The class action suit was filed for named representatives of the class: Sacramento State University Hornet reporter William Coburn, Alex Lyons, Kristina Marie Mayorga and SSU Black Student co-founder Khalil Ferguson, and 80 others.

Other reporters were arrested, in addition to Kasler and Coburn, including Scott Rodd, then of the Sacramento Business Journal and now Capital Public Radio reporter.

This Vanguard reporter narrowly averted arrest.

Two legal observers with the Sacramento chapter of the National Lawyers Guild were also handcuffed and arrested, although police treat them as non-participants at protests normally.

DA Schubert has declined to file charges against any of those arrested.

The lawsuit notes that the 150-person rally and march, held in the affluent “FAB 40s” section of East Sacramento around the area between 51st and 42nd Streets between J and Folsom, was the first protest in the wealthier part of the city. Most protests against police brutality were held in the South Area of town, or downtown.

The march was noisy, but peaceful as it wound its way through streets surrounded by large, opulent homes worth more than $1 million each. However, when it reached Trader Joe’s grocery store around 9 p.m., an estimated 200 heavily armored officers toting handguns, rifles, pepper spray, tasers and batons told those in the area to disperse “or risk lethal and non-lethal” force.

When participants began to comply, officers charged, and after blocking all exits besides one, herded protestors and bystanders who couldn’t get through the police dragnet down 51st street and across the 51st St. bridge over Highway 50, where they were met by more officers and mounted police.

All those in the area were arrested, even community and clergy leaders who said they had been in contact with Mayor Steinberg and Police Chief Hahn for weeks.

The lawsuit asserts the “class” – those arrested that night – were deprived of their civil rights, including detention/arrest, unreasonable search, use of force without sufficient governmental interest, retaliatory detention/arrest and discriminatory detention/arrest “ratified by policymaking officials.”

According the 34-page suit, a number of those arrested reported injuries during the arrests, including cuts and bruises. Those arrested were also not allowed to use restroom facilities in the long hours in custody.

In fact, the lawsuit – which lists 15 causes of action – states that law enforcement “retaliated” against demonstrators and bystanders for the exercise of their constitutionally-protected rights.

The lawsuit asks the court for a determination that the actions of the defendants “violate the First, Fourth, and Fourteenth Amendments of the U.S. Constitution and article I, §§ 2, 3, 7(a), and 13 of the California Constitution,” for a preliminary and permanent injunction against City of Sacramento, Sacramento PD and “DOE” 100-400, an award of compensatory, general, and special damages against defendants.

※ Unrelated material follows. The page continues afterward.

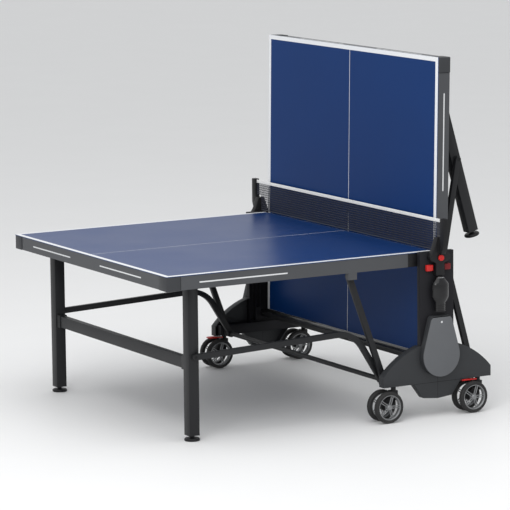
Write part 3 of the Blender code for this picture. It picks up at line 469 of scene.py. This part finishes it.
def dress_caster(name):
    low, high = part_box(f"caster_wheels_{name}")
    centre = (low + high) / 2
    radius = (high.z - low.z) / 2
    half = (high.y - low.y) / 2
    inner = 0.019
    body = f"caster_wheels_{name}"
    tyres = bmesh.new()
    rims = bmesh.new()
    for side in (-1, 1):
        rim = radius - 0.016
        profile = [(rim, inner + 0.002), (radius - 0.006, inner), (radius - 0.002, inner + 0.003)]
        middle = (inner + half) / 2
        for groove in (-0.005, 0.005):
            place = middle + groove
            profile += [(radius - 0.0004, place - 0.002), (radius - 0.0018, place - 0.0008),
                        (radius - 0.0018, place + 0.0008), (radius - 0.0004, place + 0.002)]
        profile += [(radius - 0.002, half - 0.003), (radius - 0.006, half), (rim, half - 0.002)]
        lathe(tyres, [(r, side * d) for r, d in profile], 56, "Y", centre)
        hoop = [(rim + 0.0005, inner + 0.003), (rim - 0.005, inner + 0.004), (rim - 0.005, half - 0.006),
                (rim - 0.002, half - 0.0015), (rim + 0.0005, half - 0.002)]
        lathe(rims, [(r, side * d) for r, d in hoop], 56, "Y", centre)
        hub = [(0.0, half - 0.001), (0.010, half - 0.001), (0.013, half - 0.004), (0.015, half - 0.010),
               (0.015, inner + 0.004), (0.006, inner + 0.001)]
        lathe(rims, [(r, side * d) for r, d in hub], 32, "Y", centre)
        for spoke in range(5):
            for lean in (-0.0045, 0.0045):
                verts = block(rims, (lean - 0.0020, side * (half - 0.011), 0.010),
                              (lean + 0.0020, side * (half - 0.005), rim - 0.003), 0.0008, 1)
                turn = Matrix.Translation(centre) @ Matrix.Rotation(spoke * 2.0 * math.pi / 5.0 + 0.3, 4, "Y")
                bmesh.ops.transform(rims, matrix=turn, verts=verts)
    lathe(rims, [(0.006, -inner - 0.006), (0.006, inner + 0.006)], 24, "Y", centre)
    made = piece(tyres, f"tyres_{name}", body, "tyre", 50.0)
    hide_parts(f"caster_wheels_{name}")
    piece(rims, f"rims_{name}", body, "rim")
    softened(f"caster_fork_{name}", "plastic", 0.0015)


def dress_casters():
    for word in SIDES:
        for letter in HALVES:
            dress_caster(f"{word}_{letter}")
    for name in ("near_b", "far_a"):
        softened(f"brake_pedal_{name}", "red", 0.0015)


# ------------------------------------------------------------------ chassis

def dress_chassis():
    for word, side in SIDES.items():
        softened(f"upright_{word}", "panel", 0.0012)
        softened(f"pod_{word}", "pod", 0.0020)
        softened(f"bat_box_{word}", "pod", 0.0012)
        softened(f"bat_lid_{word}", "lid", 0.0014)
        softened(f"net_post_{word}", "plastic", 0.0015)
        ball_tube(word, side)
        knob(word, side)
        lid_dot(word, side)
        for letter in HALVES:
            # the buttons in the bracket's shadow get the red plastic with painted shade
            in_bracket_shade = (word, letter) in (("near", "b"), ("far", "a"))
            softened(f"release_button_{word}_{letter}", "shaded_red" if in_bracket_shade else "red", 0.0008)


def ball_tube(word, side):
    """The bottle-shaped ball holder: a smooth turned shell, a pale neck ring and a pale dot near the foot
    that is a painted glint on its screw.
    """
    low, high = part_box(f"ball_tube_{word}")
    centre = (low + high) / 2
    radius, flat = (high.x - low.x) / 2, (high.y - low.y) / 2
    height = high.z - low.z
    in_bracket_shade = [(0.0, height), (0.011, height), (0.0165, height - 0.0015), (0.0185, height - 0.004),
             (0.028, height - 0.017), (0.037, height - 0.027), (radius - 0.001, height - 0.035),
             (radius, height - 0.040), (radius, 0.070), (radius - 0.0015, 0.063), (0.036, 0.052),
             (0.0275, 0.041), (0.0265, 0.038)]
    for rib in (0.032, 0.024, 0.016, 0.008):
        in_bracket_shade += [(0.0268, rib + 0.003), (0.0256, rib + 0.001), (0.0256, rib - 0.001), (0.0268, rib - 0.003)]
    in_bracket_shade += [(0.0268, 0.0)]
    inner = [(0.0242, 0.0), (0.0242, 0.039), (0.033, 0.052), (radius - 0.003, 0.070),
             (radius - 0.003, height - 0.041), (0.026, height - 0.020),
             (0.014, height - 0.0035), (0.0, height - 0.0035)]
    shape = bmesh.new()
    lathe(shape, in_bracket_shade + inner, 48, "Z")
    bmesh.ops.scale(shape, vec=(1.0, flat / radius, 1.0), verts=shape.verts)
    bmesh.ops.translate(shape, vec=(centre.x, centre.y, low.z), verts=shape.verts)
    made = piece(shape, f"ball_bottle_{word}", "chassis", "smoke", 40.0)
    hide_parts(f"ball_tube_{word}")
    ring = bmesh.new()
    lathe(ring, [(0.0175, height - 0.009), (0.0202, height - 0.009), (0.0202, height - 0.0065),
                 (0.0172, height - 0.0065)], 40, "Z")
    bmesh.ops.scale(ring, vec=(1.0, flat / radius * 1.05, 1.0), verts=ring.verts)
    bmesh.ops.translate(ring, vec=(centre.x, centre.y, low.z), verts=ring.verts)
    piece(ring, f"neck_ring_{word}", "chassis", "strip")
    # painted highlight: a pale dot where light glints on the screw near the bottle's foot
    glint = bmesh.new()
    lathe(glint, [(0.0, side * 0.003), (0.003, side * 0.003), (0.0045, side * 0.0015), (0.0045, -side * 0.004),
                 (0.0, -side * 0.004)], 20, "Y", (centre.x, centre.y + side * (flat - 0.004), low.z + 0.072))
    piece(glint, f"ball_glint_{word}", "chassis", "strip")


def lid_dot(word, side):
    """The small round catch near the top of a bat box's lid."""
    low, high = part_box(f"bat_lid_{word}")
    face = high.y if side > 0 else low.y
    shape = bmesh.new()
    lathe(shape, [(0.0, side * 0.0012), (0.004, side * 0.0012), (0.005, 0.0), (0.0, 0.0)], 24, "Y",
          ((low.x + high.x) / 2, face, high.z - 0.022))
    piece(shape, f"lid_catch_{word}", f"bat_lid_{word}", "strip")


def knob(word, side):
    """A red knob with finger hollows round its rim."""
    low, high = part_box(f"net_knob_{word}")
    centre = (low + high) / 2
    radius, depth = (high.x - low.x) / 2, high.y - low.y
    start = low.y if side > 0 else high.y
    shape = bmesh.new()
    lathe(shape, [(0.0, side * depth * 0.80), (radius * 0.45, side * depth * 0.80),
                  (radius * 0.55, side * depth), (radius * 0.88, side * depth),
                  (radius, side * depth * 0.80), (radius, side * depth * 0.15),
                  (radius * 0.9, 0.0), (0.0, 0.0)], 60, "Y", (centre.x, start, centre.z))
    for vert in shape.verts:
        away = Vector((vert.co.x - centre.x, 0.0, vert.co.z - centre.z))
        if away.length > radius * 0.8:
            angle = math.atan2(away.z, away.x)
            pull = 1.0 - 0.09 * max(0.0, math.cos(angle * 8.0))
            vert.co.x = centre.x + away.x * pull
            vert.co.z = centre.z + away.z * pull
    made = piece(shape, f"knob_grip_{word}", f"net_knob_{word}", "red", 40.0)
    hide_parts(f"net_knob_{word}")


# ------------------------------------------------------------------ net

def dress_net():
    """Knotted cords between the posts under a folded white tape."""
    low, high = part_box("net")
    tape_bottom = high.z - 0.015
    foot_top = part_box("net_post_far")[0].y
    pitch = CORD_PITCH
    cord = 0.0011
    shape = bmesh.new()
    bottom = low.z + 0.001
    rows = int((tape_bottom - bottom) / pitch)
    columns = int((high.y - low.y) / pitch)
    short = foot_top - 0.0006
    for column in range(columns + 1):
        y = low.y + 0.001 + (high.y - low.y - 0.002) * column / columns
        start = bottom if abs(y) < short else 0.8372
        block(shape, (NET_X - cord, y - cord, start), (NET_X + cord, y + cord, tape_bottom + 0.001))
    for row in range(rows + 1):
        z = bottom + (tape_bottom - bottom) * row / rows
        reach = high.y if z > 0.8372 else short
        thick = cord * (1.8 if row == 0 else 1.0)
        block(shape, (NET_X - thick, -reach, z - thick), (NET_X + thick, reach, z + thick))
    mesh = piece(shape, "net_mesh", "chassis", "net")
    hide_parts("net")
    tape = bmesh.new()
    half = 0.0022
    outline = [(-half, tape_bottom), (-half, high.z - 0.0024), (-half * 0.6, high.z - 0.0006), (0.0, high.z),
               (half * 0.6, high.z - 0.0006), (half, high.z - 0.0024), (half, tape_bottom)]
    start = [tape.verts.new((NET_X + x, low.y, z)) for x, z in outline]
    edges = [tape.edges.new(pair) for pair in zip(start, start[1:])]
    grown = bmesh.ops.extrude_edge_only(tape, edges=edges)
    moved = [item for item in grown["geom"] if isinstance(item, bmesh.types.BMVert)]
    bmesh.ops.translate(tape, verts=moved, vec=(0.0, high.y - low.y, 0.0))
    band = piece(tape, "net_tape", "chassis", "tape", 60.0)


# ------------------------------------------------------------------ room, light and camera

def stage():
    floor_shape = bmesh.new()
    bmesh.ops.create_grid(floor_shape, x_segments=1, y_segments=1, size=60.0)
    mesh = bpy.data.meshes.new("floor")
    floor_shape.to_mesh(mesh)
    floor_shape.free()
    finish = Finish("pale_floor", 0.6, specular=0.2)
    finish.set("Base Color", finish.blend(finish.noise(2.0), (0.80, 0.80, 0.80), (0.82, 0.82, 0.82)))
    mesh.materials.append(finish.material)
    floor = bpy.data.objects.new("floor", mesh)
    bpy.context.scene.collection.objects.link(floor)
    floor.location.z = -0.0005
    world = bpy.data.worlds.new("studio")
    world.use_nodes = True
    world.node_tree.nodes["Background"].inputs["Color"].default_value = (0.93, 0.94, 0.95, 1.0)
    world.node_tree.nodes["Background"].inputs["Strength"].default_value = 0.82
    bpy.context.scene.world = world
    bpy.context.scene.view_settings.view_transform = "Standard"
    for name, place, size, power in (("overhead", (-1.0, -1.5, 6.0), 7.0, 190.0),
                                     ("key", (-5.0, -5.0, 4.5), 3.0, 150.0)):
        light = bpy.data.lights.new(name, "AREA")
        light.size = size
        light.energy = power
        lamp = bpy.data.objects.new(name, light)
        lamp.location = place
        ahead = Vector((NET_X - 0.3, 0.0, 0.7)) - Vector(place)
        lamp.rotation_euler = ahead.to_track_quat("-Z", "Y").to_euler()
        bpy.context.scene.collection.objects.link(lamp)


def camera():
    yaw, pitch, roll = (math.radians(angle) for angle in (29.579, 8.788, -0.608))
    ahead = Vector((math.sin(yaw) * math.cos(pitch), math.cos(yaw) * math.cos(pitch), -math.sin(pitch)))
    right = Vector((math.cos(yaw), -math.sin(yaw), 0.0))
    up = right.cross(ahead)
    turned_right = math.cos(roll) * right + math.sin(roll) * up
    turned_up = math.cos(roll) * up - math.sin(roll) * right
    lens = bpy.data.cameras.new("camera")
    lens.sensor_width = 36.0
    lens.lens = 3144.0 / 510.0 * 36.0
    lens.clip_end = 200.0
    made = bpy.data.objects.new("camera", lens)
    bpy.context.scene.collection.objects.link(made)
    axes = Matrix((turned_right, turned_up, -ahead)).transposed().to_4x4()
    made.matrix_world = Matrix.Translation((NET_X - 7.671, -12.644, 2.931)) @ axes
    bpy.context.scene.camera = made


dress_halves()
dress_frames()
dress_casters()
dress_chassis()
dress_net()
stage()
camera()
bpy.context.view_layer.update()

Finally the suit asks for exemplary or punitive damages in as “amount sufficient to deter and to make an example of them, because their actions and/or inactions, as alleged, were motivated by evil motive or intent, involved reckless or callous indifference to federally protected rights, or were wantonly or oppressively done, or constituted oppression, fraud, or malice resulting in great harm.”

The Table Sacramento, which organized the march, said the “East Sacramento location was chosen because it is one of the wealthiest neighborhoods in the City of Sacramento and home to many influential leaders in city and state government.”

“Our plan was to bring the issue to a neighborhood whose residents have proximity to decision-making power,” said J. Ama Mantey, an affiliate member of The Table Sacramento. “This is a neighborhood that would likely never experience such a tragic and violent loss of one of its residents, so we are bringing the discomfort and pain of our trauma to their doorstep in hopes of spurring their solidarity and political engagement.”